# [TASK DESCRIPTION]
Return each line that holds the word "parts".

── ENTRIES PROVIDED

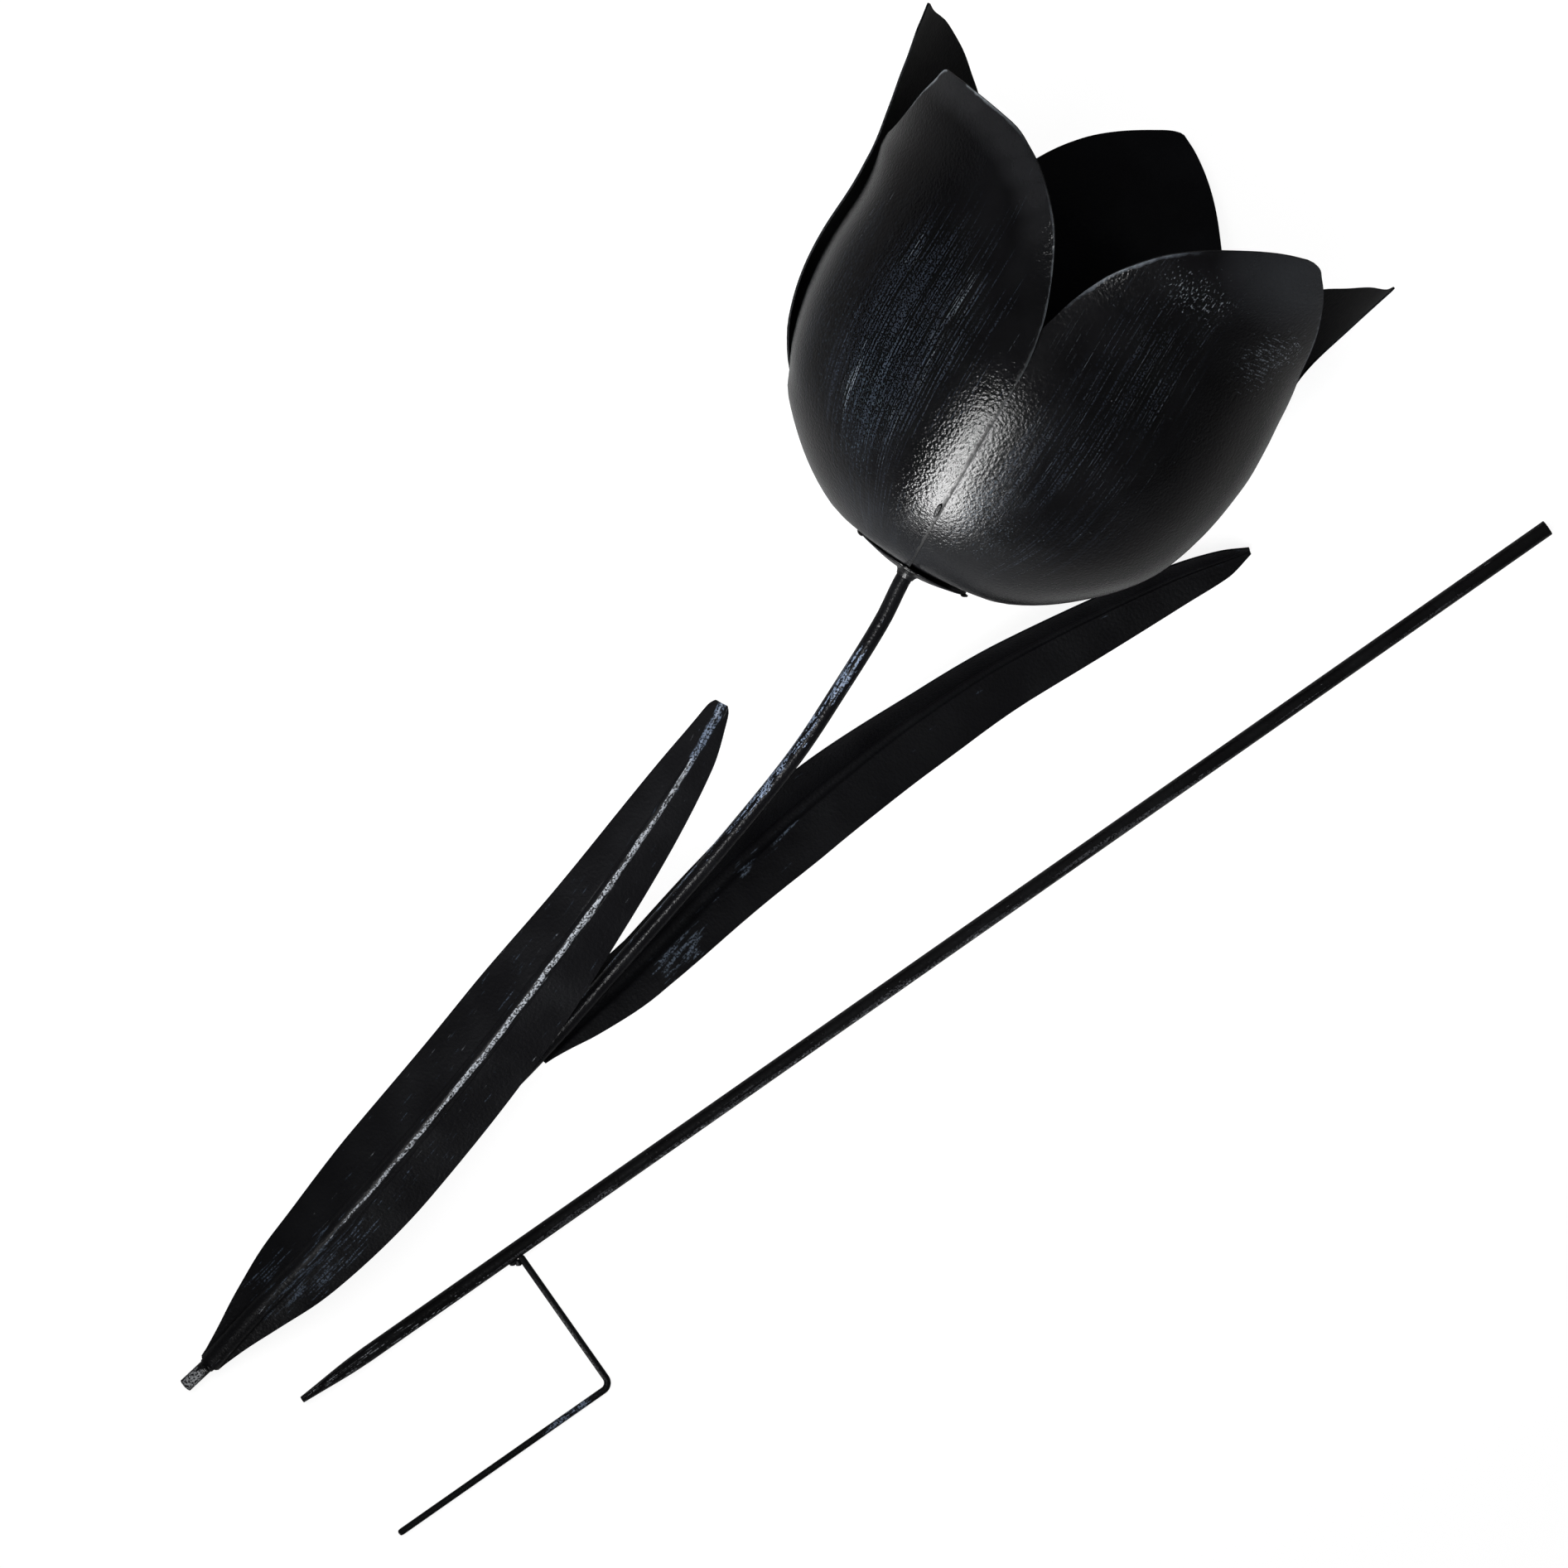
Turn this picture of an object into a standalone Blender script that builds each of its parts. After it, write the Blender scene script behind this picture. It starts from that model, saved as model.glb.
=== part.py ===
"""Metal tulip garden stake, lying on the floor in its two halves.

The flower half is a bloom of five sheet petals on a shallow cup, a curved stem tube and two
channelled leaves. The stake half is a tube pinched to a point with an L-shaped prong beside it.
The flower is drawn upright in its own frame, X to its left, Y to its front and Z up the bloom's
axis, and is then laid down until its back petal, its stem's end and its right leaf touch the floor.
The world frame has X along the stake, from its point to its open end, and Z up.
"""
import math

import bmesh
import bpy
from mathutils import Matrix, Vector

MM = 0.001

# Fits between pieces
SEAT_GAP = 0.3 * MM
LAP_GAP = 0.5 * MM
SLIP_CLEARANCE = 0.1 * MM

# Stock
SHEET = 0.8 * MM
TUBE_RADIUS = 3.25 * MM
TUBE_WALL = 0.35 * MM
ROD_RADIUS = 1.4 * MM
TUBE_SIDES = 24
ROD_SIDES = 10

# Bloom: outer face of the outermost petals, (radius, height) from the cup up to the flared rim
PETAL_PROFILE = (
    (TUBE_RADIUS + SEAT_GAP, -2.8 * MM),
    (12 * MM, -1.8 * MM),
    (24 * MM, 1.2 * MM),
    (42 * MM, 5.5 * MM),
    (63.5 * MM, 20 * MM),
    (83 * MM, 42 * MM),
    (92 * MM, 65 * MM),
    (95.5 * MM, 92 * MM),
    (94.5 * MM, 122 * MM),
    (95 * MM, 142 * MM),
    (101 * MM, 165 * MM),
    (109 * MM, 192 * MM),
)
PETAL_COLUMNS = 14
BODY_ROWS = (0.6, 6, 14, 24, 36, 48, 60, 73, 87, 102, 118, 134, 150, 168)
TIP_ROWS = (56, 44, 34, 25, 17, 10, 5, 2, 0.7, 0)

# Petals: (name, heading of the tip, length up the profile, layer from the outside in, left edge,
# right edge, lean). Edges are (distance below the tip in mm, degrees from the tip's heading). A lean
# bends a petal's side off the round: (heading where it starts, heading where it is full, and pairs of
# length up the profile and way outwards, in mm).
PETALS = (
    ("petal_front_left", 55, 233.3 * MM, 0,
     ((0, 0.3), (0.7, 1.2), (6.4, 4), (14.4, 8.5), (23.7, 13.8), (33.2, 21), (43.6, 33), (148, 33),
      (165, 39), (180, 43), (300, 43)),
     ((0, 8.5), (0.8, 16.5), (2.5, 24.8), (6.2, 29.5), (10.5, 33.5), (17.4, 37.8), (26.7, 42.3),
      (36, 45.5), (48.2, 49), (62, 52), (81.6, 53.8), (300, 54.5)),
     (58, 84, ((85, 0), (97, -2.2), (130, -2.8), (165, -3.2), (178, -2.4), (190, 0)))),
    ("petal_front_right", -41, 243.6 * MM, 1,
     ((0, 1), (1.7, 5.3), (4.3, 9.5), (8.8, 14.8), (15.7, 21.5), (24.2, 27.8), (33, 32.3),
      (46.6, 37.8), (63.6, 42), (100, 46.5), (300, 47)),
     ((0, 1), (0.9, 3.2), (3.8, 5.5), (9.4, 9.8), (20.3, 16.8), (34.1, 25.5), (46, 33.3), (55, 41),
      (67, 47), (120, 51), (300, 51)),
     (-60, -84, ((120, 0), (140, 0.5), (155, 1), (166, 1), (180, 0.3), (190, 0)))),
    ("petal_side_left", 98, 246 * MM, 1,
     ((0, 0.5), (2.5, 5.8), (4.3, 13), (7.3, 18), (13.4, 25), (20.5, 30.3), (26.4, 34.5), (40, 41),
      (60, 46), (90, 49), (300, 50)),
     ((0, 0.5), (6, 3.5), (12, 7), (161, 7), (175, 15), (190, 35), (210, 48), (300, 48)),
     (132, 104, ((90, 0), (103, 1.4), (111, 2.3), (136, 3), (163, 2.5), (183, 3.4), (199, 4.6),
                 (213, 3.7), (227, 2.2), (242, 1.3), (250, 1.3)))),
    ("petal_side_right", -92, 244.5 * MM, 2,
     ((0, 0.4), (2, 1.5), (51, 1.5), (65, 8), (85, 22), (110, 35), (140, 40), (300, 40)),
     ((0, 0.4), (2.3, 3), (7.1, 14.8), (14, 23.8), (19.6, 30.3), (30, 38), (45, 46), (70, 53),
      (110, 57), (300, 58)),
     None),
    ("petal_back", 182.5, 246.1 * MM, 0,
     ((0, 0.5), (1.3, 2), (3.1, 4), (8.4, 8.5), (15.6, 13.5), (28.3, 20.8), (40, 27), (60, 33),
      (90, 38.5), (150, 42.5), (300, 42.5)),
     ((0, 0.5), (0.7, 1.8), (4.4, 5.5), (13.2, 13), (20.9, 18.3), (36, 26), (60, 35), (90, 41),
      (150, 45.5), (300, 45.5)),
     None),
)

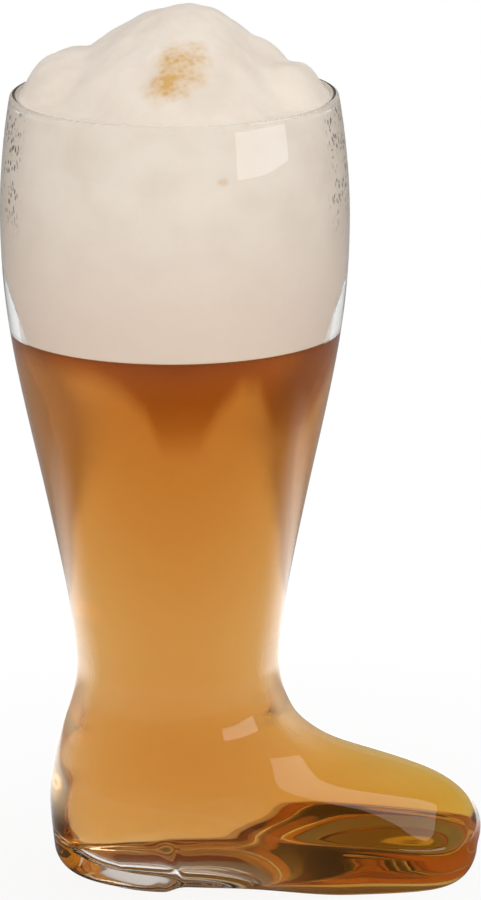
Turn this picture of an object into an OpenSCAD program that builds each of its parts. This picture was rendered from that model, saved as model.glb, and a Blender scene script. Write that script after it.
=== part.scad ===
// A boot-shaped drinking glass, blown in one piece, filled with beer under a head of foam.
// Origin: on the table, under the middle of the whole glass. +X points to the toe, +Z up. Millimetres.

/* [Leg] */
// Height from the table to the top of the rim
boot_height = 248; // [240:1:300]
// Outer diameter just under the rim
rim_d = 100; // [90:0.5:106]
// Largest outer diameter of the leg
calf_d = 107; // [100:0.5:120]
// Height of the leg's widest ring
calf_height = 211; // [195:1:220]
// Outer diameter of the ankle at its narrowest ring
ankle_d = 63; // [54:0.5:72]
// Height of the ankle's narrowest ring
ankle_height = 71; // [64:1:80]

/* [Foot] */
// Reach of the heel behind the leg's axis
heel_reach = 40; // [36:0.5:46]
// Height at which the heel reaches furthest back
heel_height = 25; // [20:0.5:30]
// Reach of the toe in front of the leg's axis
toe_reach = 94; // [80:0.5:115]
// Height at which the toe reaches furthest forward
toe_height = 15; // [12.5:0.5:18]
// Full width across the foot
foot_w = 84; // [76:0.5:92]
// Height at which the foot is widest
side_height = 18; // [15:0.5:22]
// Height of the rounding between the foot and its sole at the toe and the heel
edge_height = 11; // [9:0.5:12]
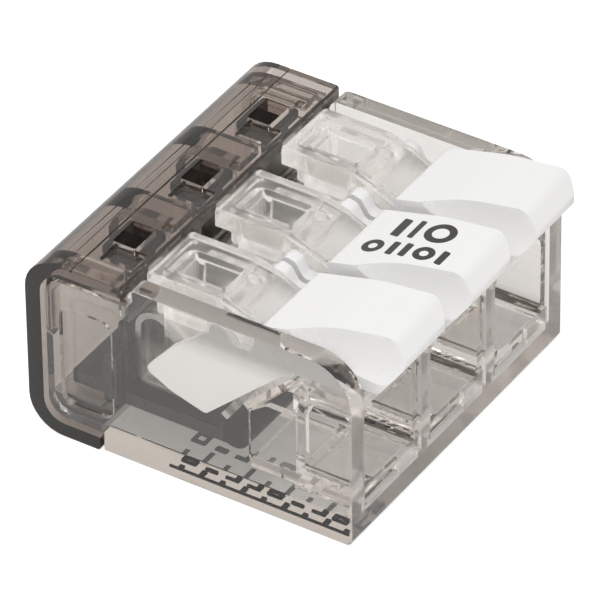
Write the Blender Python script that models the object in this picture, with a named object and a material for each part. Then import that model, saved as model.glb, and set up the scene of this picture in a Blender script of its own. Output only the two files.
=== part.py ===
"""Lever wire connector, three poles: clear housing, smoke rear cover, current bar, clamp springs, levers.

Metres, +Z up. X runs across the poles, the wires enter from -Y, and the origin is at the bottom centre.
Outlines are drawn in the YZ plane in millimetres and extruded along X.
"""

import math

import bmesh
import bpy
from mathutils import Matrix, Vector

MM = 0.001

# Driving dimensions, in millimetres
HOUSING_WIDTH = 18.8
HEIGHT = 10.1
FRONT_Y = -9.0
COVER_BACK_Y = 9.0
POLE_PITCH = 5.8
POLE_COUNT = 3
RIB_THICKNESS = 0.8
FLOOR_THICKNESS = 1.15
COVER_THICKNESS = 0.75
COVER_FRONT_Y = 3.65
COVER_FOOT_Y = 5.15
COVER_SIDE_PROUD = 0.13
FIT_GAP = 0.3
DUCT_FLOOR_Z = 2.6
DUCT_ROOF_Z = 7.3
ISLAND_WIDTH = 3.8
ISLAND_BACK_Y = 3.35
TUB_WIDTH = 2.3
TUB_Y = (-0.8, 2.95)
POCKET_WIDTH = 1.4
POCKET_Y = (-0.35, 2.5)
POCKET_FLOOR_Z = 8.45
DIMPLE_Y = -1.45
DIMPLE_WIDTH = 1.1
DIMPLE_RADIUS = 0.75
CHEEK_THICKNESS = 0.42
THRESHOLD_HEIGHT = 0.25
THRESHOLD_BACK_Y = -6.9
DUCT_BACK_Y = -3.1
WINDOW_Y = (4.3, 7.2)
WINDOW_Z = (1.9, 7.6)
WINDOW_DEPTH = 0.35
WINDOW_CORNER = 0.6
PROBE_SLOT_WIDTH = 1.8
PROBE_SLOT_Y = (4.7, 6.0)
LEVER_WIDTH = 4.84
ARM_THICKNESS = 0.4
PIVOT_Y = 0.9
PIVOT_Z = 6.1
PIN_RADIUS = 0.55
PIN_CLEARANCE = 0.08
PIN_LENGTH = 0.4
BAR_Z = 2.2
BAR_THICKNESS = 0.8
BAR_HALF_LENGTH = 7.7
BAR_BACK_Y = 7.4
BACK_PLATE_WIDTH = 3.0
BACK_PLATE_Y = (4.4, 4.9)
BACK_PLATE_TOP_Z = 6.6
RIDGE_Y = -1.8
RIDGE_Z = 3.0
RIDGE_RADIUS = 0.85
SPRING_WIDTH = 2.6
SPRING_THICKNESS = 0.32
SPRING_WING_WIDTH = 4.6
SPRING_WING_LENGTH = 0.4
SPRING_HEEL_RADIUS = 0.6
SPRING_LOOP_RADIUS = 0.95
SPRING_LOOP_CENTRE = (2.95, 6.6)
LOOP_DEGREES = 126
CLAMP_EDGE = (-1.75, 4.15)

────

# [TASK ANSWER]
Turn this picture of an object into a standalone Blender script that builds each of its parts. After it, write the Blender scene script behind this picture. It starts from that model, saved as model.glb.
Turn this picture of an object into an OpenSCAD program that builds each of its parts. This picture was rendered from that model, saved as model.glb, and a Blender scene script. Write that script after it.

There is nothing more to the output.